■ What you have to do:
From the listing below, pick out each line with the word "between".

■ Data for the task:

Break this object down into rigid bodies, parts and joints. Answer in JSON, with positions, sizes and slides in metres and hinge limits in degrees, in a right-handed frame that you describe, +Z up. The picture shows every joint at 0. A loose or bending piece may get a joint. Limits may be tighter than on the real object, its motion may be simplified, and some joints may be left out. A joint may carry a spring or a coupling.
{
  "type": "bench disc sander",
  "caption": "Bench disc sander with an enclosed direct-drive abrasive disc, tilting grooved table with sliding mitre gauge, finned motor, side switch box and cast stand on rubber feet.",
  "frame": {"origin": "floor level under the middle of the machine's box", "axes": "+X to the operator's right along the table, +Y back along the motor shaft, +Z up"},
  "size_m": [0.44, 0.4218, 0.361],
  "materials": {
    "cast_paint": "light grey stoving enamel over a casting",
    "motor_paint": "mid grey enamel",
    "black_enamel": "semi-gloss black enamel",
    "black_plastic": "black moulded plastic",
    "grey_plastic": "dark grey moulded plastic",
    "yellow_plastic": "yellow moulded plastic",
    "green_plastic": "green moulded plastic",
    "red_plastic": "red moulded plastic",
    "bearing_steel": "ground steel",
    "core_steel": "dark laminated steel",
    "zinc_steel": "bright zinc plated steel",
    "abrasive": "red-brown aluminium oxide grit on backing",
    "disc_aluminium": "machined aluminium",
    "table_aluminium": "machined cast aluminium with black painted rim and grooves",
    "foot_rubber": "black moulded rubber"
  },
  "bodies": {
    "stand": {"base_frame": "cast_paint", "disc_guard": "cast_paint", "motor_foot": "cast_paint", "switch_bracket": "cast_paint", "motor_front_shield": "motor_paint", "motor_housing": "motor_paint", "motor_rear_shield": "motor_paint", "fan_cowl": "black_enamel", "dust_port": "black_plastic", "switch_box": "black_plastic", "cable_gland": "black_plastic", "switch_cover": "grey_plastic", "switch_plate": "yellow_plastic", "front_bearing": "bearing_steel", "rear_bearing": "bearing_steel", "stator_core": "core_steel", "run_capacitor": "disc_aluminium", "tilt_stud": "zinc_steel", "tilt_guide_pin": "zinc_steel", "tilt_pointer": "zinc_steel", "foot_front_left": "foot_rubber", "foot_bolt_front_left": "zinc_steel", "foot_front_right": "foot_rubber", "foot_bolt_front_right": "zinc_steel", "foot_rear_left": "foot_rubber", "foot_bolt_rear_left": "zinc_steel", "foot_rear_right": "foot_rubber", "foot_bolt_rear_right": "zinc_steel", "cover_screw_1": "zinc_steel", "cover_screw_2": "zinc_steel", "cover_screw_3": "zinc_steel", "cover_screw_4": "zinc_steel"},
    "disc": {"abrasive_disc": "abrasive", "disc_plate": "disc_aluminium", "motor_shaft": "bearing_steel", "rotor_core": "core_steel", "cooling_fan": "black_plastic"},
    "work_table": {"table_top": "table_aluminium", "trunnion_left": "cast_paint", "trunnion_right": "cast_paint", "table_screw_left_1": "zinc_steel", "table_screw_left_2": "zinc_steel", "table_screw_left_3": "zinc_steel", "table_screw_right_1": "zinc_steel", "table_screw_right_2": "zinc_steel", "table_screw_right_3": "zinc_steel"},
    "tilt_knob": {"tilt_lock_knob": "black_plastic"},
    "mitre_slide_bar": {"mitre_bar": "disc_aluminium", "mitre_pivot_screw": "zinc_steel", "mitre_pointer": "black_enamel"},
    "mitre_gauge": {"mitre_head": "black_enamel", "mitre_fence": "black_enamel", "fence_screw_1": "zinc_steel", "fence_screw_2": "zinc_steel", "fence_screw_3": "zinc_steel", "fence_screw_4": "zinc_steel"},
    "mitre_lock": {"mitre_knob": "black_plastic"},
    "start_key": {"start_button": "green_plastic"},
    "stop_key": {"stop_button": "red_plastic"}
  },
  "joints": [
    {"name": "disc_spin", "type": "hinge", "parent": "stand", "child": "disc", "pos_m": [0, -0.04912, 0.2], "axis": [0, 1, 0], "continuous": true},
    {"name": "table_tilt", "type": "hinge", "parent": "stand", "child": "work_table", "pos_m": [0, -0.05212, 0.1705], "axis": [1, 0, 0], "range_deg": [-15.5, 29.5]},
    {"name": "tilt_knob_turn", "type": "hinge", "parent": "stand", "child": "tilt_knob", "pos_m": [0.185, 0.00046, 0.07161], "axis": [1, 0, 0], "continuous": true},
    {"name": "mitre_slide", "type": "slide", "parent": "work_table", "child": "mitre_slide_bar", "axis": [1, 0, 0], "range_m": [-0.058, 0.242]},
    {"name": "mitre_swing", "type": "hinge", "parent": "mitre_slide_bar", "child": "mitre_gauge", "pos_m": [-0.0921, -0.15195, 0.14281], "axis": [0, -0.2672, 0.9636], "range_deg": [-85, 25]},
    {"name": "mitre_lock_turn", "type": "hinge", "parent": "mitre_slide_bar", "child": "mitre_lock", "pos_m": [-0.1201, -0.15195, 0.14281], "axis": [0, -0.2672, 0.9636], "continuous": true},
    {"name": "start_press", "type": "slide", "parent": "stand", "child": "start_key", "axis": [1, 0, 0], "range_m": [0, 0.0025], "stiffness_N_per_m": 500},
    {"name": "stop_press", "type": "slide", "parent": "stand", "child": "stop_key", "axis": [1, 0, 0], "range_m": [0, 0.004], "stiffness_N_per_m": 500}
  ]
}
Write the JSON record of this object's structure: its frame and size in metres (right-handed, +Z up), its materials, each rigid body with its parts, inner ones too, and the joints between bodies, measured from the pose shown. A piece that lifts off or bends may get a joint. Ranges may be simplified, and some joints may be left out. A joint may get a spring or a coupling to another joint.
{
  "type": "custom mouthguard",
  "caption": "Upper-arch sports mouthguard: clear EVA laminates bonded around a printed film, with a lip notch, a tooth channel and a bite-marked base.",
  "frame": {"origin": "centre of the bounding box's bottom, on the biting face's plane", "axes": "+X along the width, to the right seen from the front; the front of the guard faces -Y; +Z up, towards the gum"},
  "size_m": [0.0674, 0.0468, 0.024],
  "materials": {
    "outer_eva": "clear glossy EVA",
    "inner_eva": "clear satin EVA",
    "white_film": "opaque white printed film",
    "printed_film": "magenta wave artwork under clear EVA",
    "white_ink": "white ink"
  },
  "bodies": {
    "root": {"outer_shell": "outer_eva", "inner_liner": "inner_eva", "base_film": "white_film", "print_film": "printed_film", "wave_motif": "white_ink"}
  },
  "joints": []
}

...

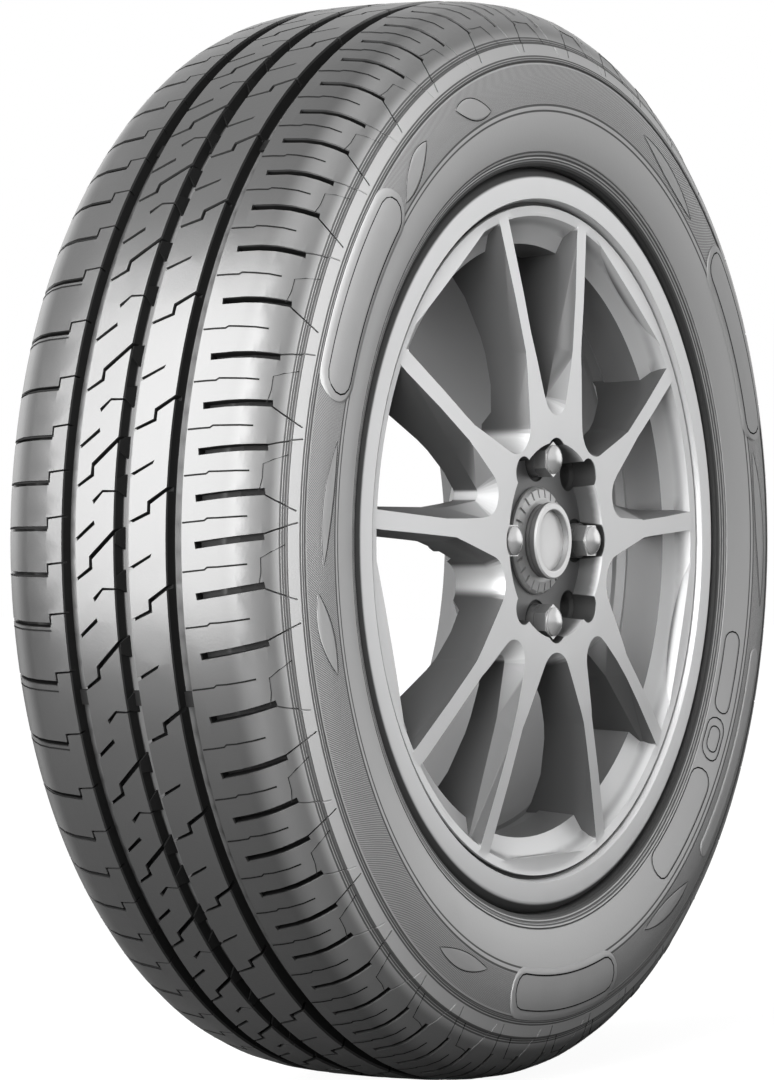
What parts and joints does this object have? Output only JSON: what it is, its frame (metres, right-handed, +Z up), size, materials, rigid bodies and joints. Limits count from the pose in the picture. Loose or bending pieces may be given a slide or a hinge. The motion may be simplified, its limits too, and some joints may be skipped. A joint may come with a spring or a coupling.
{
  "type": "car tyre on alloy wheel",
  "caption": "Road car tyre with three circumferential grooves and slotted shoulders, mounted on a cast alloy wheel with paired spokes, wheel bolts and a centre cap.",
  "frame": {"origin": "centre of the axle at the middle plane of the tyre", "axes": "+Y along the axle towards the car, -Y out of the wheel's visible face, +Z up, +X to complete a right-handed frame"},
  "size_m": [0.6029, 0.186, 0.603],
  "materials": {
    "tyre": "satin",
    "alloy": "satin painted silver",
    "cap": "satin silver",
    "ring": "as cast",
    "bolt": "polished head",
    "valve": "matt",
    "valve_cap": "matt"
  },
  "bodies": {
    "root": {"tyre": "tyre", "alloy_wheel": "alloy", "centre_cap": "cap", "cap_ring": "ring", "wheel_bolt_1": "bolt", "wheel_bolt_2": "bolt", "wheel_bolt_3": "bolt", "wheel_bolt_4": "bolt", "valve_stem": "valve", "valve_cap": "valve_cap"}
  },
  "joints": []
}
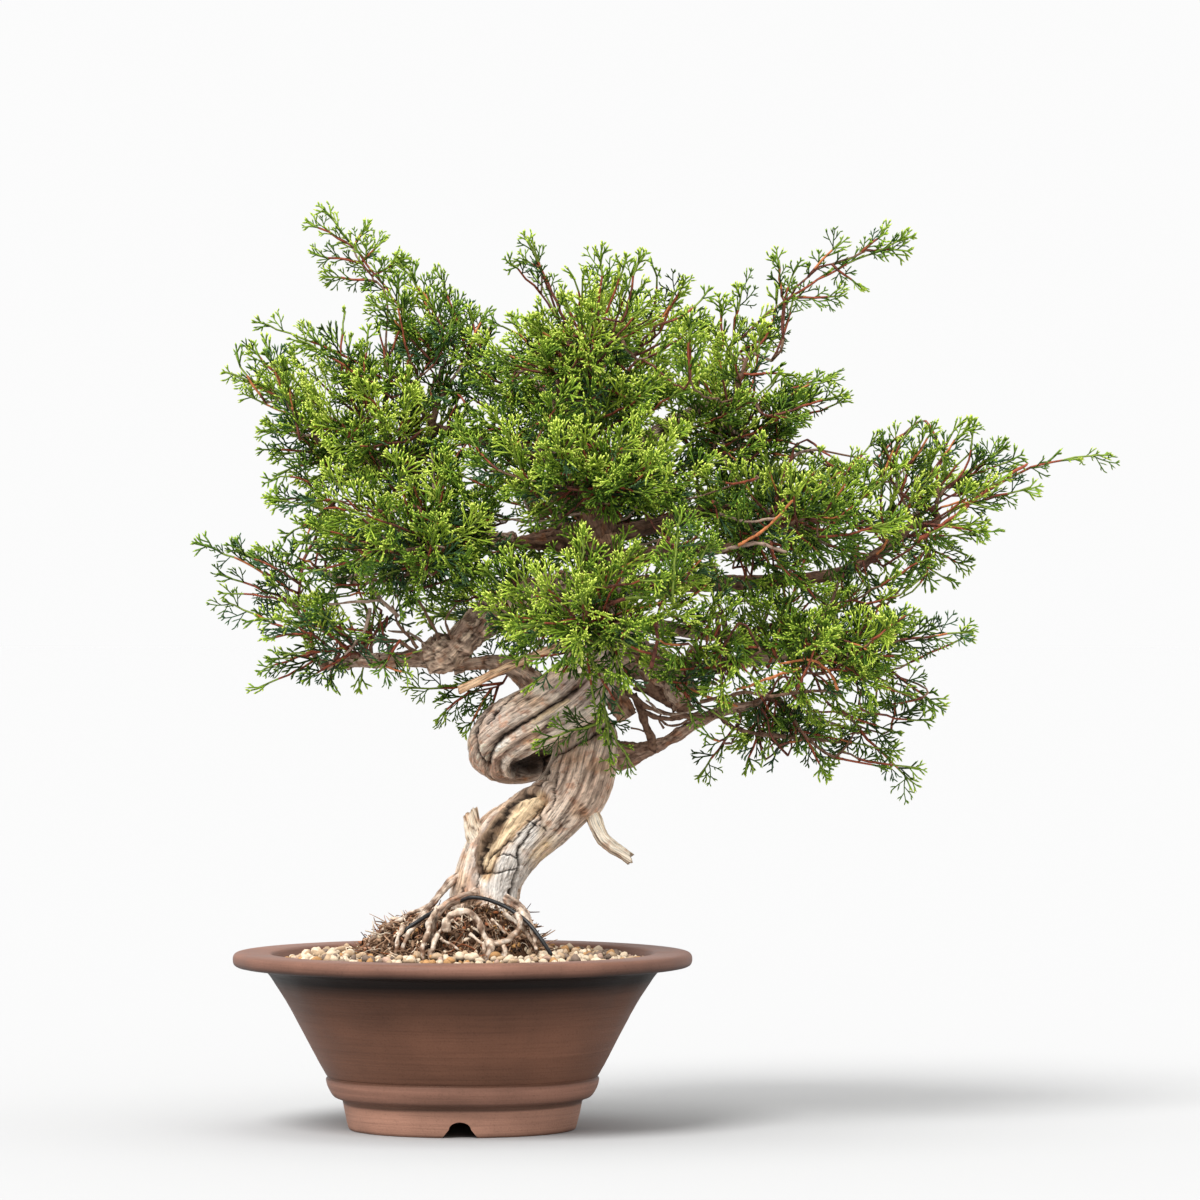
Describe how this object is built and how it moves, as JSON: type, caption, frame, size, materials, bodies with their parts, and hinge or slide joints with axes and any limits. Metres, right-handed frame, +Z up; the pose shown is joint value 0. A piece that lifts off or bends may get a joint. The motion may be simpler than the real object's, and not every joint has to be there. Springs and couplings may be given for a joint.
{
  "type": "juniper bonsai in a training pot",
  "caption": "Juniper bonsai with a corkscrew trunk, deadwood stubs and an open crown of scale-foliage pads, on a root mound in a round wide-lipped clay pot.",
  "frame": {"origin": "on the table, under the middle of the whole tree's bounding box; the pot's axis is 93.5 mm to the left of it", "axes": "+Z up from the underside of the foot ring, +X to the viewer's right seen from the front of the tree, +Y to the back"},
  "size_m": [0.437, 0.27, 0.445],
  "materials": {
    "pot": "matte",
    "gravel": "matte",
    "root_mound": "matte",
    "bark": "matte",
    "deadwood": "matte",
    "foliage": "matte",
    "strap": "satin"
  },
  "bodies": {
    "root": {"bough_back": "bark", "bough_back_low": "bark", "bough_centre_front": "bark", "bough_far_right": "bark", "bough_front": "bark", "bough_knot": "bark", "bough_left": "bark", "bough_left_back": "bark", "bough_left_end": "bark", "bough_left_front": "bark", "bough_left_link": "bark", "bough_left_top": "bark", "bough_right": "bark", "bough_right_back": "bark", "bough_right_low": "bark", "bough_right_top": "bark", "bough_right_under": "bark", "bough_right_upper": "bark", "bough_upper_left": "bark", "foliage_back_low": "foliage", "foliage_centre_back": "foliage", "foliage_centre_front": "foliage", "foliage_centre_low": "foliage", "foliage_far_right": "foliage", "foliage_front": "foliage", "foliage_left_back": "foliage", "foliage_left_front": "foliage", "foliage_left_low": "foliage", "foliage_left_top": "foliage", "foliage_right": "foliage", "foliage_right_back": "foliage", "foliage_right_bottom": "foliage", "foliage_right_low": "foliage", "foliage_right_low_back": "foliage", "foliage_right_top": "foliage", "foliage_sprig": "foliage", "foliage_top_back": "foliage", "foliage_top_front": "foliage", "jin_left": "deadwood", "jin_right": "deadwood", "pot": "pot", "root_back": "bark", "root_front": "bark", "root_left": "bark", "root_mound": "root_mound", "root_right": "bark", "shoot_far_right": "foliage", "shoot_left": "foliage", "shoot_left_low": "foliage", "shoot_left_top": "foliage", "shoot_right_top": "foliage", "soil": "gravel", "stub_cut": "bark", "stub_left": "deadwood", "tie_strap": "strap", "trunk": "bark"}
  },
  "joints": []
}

==

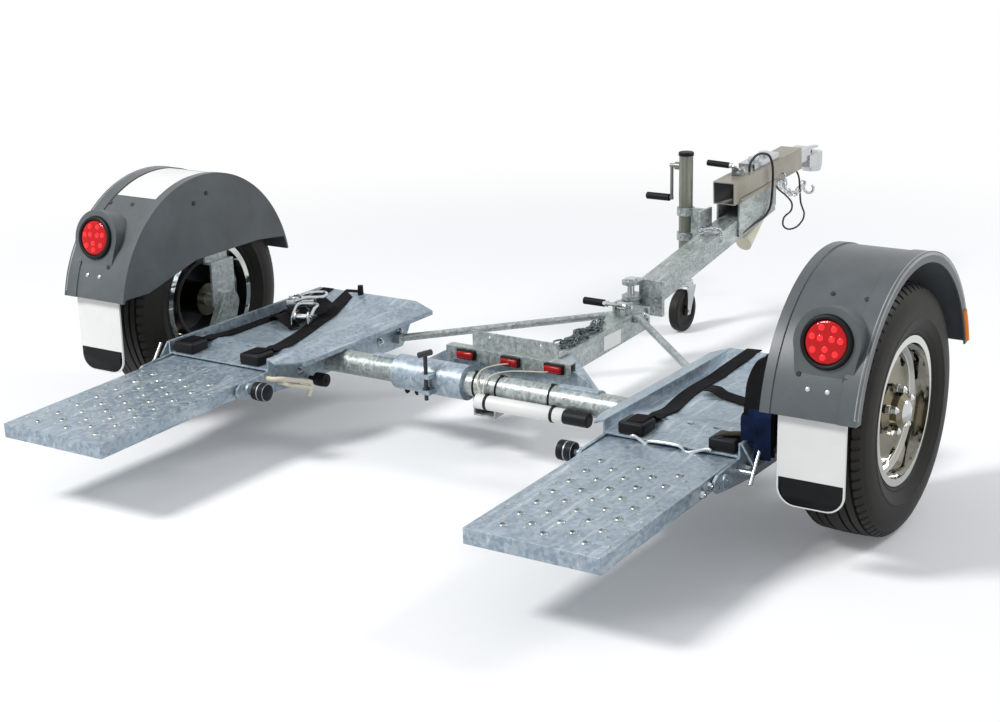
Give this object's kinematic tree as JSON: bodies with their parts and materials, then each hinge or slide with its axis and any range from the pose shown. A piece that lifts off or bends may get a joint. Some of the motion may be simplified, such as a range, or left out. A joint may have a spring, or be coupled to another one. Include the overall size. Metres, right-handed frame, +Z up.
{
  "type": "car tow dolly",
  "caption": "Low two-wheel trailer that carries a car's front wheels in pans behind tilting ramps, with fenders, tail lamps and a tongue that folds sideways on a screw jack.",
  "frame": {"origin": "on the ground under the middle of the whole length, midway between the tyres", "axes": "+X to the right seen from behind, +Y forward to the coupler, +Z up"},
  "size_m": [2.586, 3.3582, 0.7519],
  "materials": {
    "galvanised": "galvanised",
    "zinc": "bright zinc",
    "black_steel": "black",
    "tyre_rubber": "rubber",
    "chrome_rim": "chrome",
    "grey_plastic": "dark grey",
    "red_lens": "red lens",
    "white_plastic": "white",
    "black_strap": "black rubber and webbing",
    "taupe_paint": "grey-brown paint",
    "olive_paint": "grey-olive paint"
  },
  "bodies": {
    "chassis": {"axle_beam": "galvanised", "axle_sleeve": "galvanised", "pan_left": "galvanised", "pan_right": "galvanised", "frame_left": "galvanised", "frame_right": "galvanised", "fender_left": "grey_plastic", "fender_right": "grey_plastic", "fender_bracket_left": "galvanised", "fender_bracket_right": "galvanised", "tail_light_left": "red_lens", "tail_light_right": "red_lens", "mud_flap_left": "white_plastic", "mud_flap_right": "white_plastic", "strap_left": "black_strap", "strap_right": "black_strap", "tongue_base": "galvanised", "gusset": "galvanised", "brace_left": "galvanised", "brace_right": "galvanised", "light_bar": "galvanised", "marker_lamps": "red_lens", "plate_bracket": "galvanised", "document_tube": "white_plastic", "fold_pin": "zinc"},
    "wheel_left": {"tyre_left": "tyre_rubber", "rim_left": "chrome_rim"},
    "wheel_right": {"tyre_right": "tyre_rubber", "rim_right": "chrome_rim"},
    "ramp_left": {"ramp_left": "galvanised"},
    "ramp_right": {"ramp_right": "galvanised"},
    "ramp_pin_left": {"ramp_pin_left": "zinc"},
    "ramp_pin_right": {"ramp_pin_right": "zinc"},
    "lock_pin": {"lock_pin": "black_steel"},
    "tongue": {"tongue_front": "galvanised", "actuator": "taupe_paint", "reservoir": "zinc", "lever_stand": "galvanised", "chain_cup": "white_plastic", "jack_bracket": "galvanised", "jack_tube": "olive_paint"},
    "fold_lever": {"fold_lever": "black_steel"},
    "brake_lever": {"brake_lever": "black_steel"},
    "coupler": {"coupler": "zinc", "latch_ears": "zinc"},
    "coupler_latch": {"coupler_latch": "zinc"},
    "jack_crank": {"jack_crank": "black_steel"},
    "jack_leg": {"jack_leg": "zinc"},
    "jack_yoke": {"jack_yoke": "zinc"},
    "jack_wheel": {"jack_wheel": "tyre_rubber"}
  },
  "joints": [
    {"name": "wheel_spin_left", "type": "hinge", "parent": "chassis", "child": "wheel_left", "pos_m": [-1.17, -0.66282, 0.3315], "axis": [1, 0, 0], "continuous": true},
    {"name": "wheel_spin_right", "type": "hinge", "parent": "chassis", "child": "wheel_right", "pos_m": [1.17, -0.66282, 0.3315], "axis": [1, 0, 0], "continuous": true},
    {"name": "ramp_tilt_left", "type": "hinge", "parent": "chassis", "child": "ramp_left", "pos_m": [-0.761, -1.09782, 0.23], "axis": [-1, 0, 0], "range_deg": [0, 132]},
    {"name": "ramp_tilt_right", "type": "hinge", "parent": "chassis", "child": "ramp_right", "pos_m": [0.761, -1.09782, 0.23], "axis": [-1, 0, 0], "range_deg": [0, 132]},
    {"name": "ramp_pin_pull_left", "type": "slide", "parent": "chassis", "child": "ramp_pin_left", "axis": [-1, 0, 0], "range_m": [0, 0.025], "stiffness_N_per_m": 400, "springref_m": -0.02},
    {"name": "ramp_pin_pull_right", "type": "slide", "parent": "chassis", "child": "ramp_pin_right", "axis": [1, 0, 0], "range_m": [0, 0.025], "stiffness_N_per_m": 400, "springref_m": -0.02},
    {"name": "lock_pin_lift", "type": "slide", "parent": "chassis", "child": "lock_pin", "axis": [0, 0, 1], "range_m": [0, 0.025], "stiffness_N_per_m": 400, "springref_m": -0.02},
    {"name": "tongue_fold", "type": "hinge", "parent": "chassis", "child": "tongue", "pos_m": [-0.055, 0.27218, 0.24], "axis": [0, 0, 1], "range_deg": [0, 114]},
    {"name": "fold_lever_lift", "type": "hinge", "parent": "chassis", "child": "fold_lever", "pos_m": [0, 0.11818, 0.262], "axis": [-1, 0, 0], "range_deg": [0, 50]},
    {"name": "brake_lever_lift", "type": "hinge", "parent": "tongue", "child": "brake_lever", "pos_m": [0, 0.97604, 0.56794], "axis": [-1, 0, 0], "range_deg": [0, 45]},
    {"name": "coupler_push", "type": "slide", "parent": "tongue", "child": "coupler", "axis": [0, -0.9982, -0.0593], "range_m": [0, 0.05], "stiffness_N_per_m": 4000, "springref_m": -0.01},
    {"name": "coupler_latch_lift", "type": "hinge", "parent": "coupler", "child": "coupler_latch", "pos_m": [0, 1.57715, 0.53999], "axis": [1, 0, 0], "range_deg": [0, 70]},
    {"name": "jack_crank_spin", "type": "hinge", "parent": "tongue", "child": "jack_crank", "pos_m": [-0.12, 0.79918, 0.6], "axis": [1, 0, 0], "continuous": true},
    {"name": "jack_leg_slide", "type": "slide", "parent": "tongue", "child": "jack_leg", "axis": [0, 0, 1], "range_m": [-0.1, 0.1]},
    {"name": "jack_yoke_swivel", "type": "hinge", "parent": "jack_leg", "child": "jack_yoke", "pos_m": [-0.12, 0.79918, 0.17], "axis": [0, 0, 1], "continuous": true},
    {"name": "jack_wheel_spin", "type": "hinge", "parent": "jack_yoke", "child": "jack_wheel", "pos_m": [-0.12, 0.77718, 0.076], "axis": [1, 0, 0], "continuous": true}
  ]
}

■ Task response:
Write the JSON record of this object's structure: its frame and size in metres (right-handed, +Z up), its materials, each rigid body with its parts, inner ones too, and the joints between bodies, measured from the pose shown. A piece that lifts off or bends may get a joint. Ranges may be simplified, and some joints may be left out. A joint may get a spring or a coupling to another joint.
  "frame": {"origin": "on the ground under the middle of the whole length, midway between the tyres", "axes": "+X to the right seen from behind, +Y forward to the coupler, +Z up"},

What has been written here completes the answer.